Exercise aim:
Scan the records below for the line containing "Recreate this object" and the line containing "surface_gap = 0.2; // [0.1:0.05:0.5]". Copy both, plus every line between, exactly.
# Raw data start
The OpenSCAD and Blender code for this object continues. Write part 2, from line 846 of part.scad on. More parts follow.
# Raw data end
# Raw data start
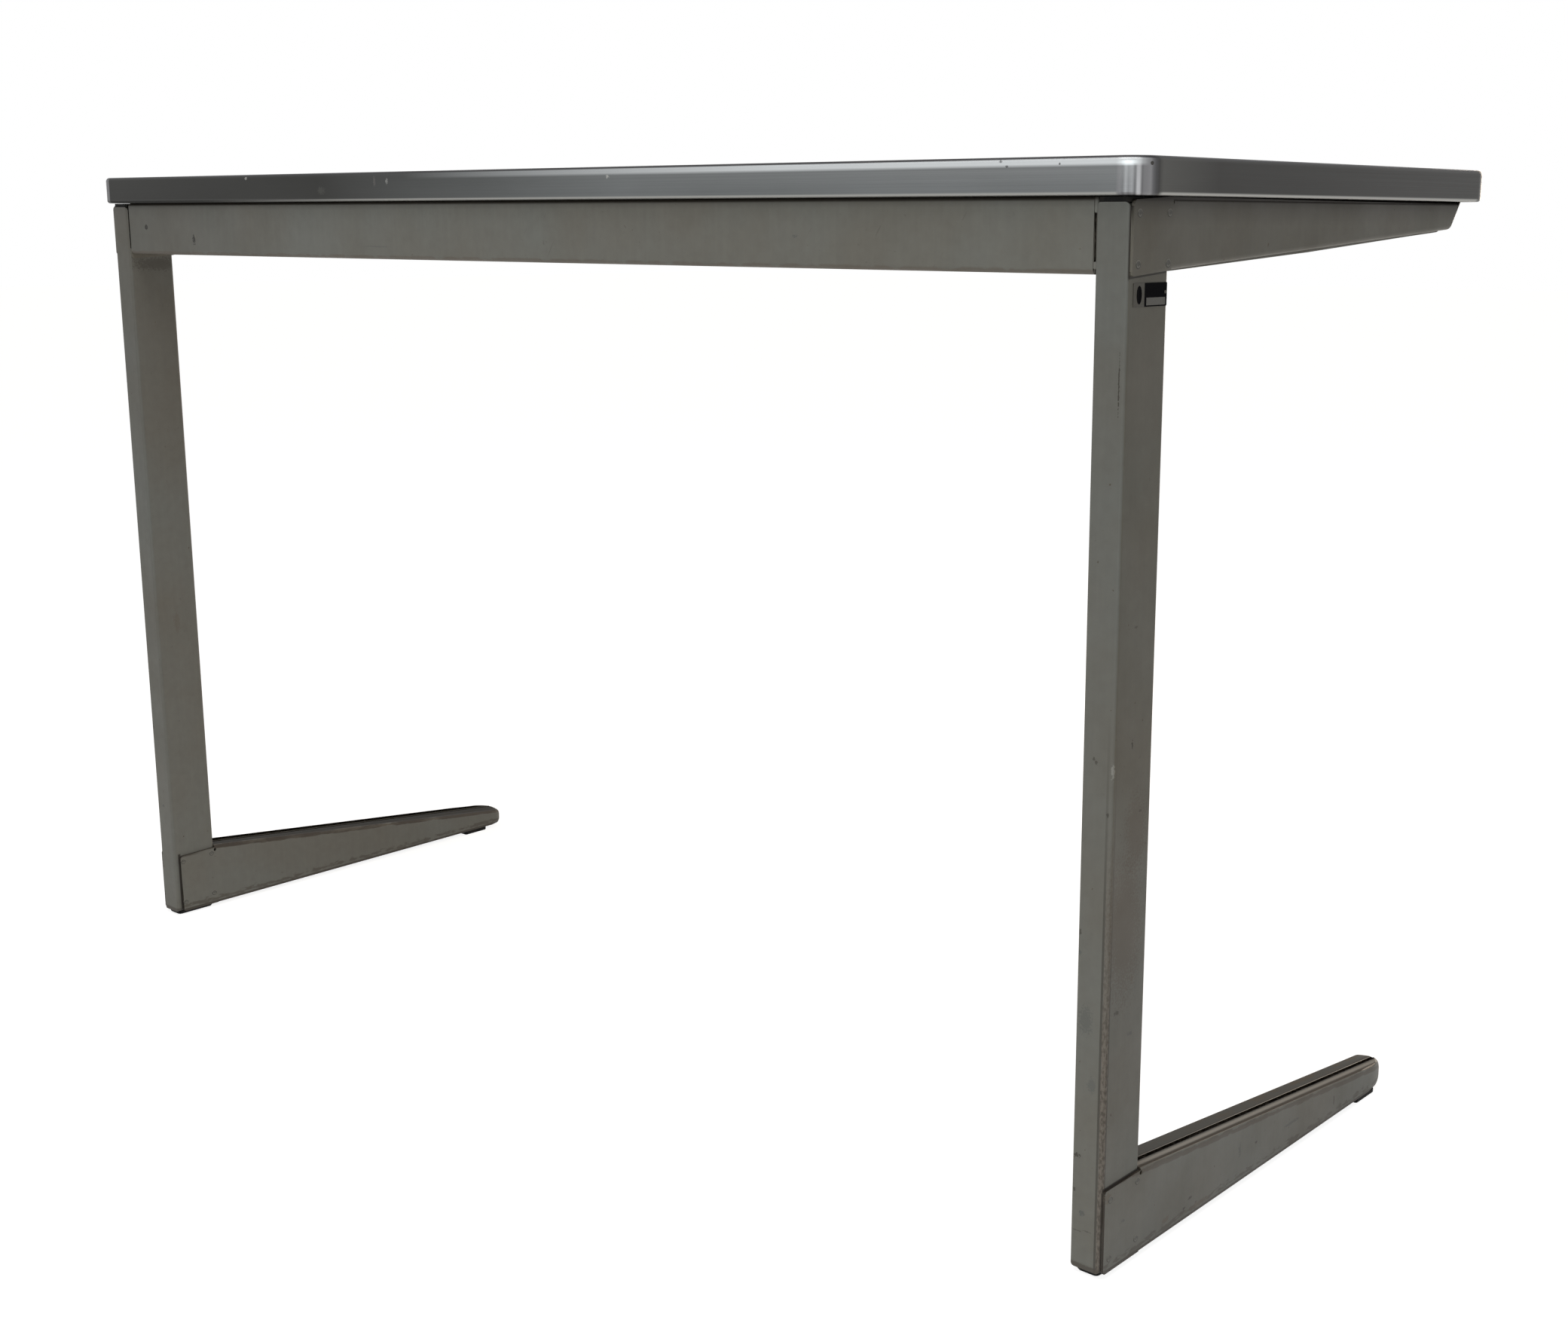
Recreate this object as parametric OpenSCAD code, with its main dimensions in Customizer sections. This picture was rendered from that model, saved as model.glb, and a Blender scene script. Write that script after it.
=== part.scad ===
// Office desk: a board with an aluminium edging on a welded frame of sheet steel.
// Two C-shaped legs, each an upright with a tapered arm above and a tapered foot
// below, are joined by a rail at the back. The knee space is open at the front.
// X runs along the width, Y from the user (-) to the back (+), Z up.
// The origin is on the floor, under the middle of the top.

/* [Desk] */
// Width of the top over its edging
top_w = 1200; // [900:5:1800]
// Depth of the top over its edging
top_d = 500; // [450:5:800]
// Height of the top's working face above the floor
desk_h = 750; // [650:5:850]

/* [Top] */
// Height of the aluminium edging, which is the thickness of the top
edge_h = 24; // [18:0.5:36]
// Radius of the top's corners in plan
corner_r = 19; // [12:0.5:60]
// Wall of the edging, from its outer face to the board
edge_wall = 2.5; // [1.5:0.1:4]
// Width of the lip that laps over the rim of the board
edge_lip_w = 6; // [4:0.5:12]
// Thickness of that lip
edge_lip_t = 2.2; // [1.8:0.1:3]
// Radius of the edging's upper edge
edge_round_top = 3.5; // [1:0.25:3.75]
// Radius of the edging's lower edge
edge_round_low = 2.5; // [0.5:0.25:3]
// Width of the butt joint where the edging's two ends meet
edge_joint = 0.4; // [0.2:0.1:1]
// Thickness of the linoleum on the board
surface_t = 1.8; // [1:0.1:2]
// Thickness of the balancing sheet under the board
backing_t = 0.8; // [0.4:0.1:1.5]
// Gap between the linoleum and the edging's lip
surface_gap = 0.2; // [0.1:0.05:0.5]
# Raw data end
# Raw data start
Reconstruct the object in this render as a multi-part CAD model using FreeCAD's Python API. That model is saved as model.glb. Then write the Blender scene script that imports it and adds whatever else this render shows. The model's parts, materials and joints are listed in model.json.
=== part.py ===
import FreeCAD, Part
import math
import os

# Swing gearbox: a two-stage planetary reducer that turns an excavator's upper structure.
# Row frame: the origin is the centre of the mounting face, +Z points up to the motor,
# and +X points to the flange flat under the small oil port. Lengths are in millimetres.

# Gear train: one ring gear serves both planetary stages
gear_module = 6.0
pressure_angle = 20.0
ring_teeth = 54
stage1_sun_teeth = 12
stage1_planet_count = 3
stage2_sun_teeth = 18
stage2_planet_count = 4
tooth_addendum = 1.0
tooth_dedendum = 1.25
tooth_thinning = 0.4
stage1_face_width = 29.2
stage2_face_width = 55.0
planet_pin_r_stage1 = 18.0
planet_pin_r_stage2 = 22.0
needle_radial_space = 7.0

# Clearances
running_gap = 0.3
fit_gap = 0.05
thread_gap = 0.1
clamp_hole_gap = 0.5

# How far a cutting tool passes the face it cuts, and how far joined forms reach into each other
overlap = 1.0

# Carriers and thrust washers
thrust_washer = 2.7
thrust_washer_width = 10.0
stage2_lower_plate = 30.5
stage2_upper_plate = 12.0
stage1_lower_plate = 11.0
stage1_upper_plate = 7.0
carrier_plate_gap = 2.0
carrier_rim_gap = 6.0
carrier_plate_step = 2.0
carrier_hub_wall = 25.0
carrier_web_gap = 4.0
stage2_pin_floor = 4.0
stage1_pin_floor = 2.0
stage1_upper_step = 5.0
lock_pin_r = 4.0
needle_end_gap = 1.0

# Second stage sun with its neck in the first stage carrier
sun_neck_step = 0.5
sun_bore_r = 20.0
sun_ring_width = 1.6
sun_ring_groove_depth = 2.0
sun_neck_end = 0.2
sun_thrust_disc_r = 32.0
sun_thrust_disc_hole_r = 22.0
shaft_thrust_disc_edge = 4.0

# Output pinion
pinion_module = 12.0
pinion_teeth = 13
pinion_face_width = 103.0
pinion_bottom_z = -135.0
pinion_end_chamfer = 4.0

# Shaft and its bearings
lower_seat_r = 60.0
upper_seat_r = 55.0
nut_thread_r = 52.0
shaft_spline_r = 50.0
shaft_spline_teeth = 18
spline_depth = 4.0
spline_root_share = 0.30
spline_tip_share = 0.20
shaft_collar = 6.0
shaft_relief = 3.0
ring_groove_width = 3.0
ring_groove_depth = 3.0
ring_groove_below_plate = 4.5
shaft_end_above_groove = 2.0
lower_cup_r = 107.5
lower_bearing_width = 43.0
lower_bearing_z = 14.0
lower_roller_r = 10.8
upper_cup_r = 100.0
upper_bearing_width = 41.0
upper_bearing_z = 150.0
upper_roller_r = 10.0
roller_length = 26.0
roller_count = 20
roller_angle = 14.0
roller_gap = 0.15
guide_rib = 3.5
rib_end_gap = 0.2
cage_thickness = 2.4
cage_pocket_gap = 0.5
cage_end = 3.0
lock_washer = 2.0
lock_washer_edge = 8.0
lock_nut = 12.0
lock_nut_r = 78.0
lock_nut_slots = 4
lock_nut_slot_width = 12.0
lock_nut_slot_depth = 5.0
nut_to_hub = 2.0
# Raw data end
Exercise answer:
Recreate this object as parametric OpenSCAD code, with its main dimensions in Customizer sections. This picture was rendered from that model, saved as model.glb, and a Blender scene script. Write that script after it.
=== part.scad ===
// Office desk: a board with an aluminium edging on a welded frame of sheet steel.
// Two C-shaped legs, each an upright with a tapered arm above and a tapered foot
// below, are joined by a rail at the back. The knee space is open at the front.
// X runs along the width, Y from the user (-) to the back (+), Z up.
// The origin is on the floor, under the middle of the top.

/* [Desk] */
// Width of the top over its edging
top_w = 1200; // [900:5:1800]
// Depth of the top over its edging
top_d = 500; // [450:5:800]
// Height of the top's working face above the floor
desk_h = 750; // [650:5:850]

/* [Top] */
// Height of the aluminium edging, which is the thickness of the top
edge_h = 24; // [18:0.5:36]
// Radius of the top's corners in plan
corner_r = 19; // [12:0.5:60]
// Wall of the edging, from its outer face to the board
edge_wall = 2.5; // [1.5:0.1:4]
// Width of the lip that laps over the rim of the board
edge_lip_w = 6; // [4:0.5:12]
// Thickness of that lip
edge_lip_t = 2.2; // [1.8:0.1:3]
// Radius of the edging's upper edge
edge_round_top = 3.5; // [1:0.25:3.75]
// Radius of the edging's lower edge
edge_round_low = 2.5; // [0.5:0.25:3]
// Width of the butt joint where the edging's two ends meet
edge_joint = 0.4; // [0.2:0.1:1]
// Thickness of the linoleum on the board
surface_t = 1.8; // [1:0.1:2]
// Thickness of the balancing sheet under the board
backing_t = 0.8; // [0.4:0.1:1.5]
// Gap between the linoleum and the edging's lip
surface_gap = 0.2; // [0.1:0.05:0.5]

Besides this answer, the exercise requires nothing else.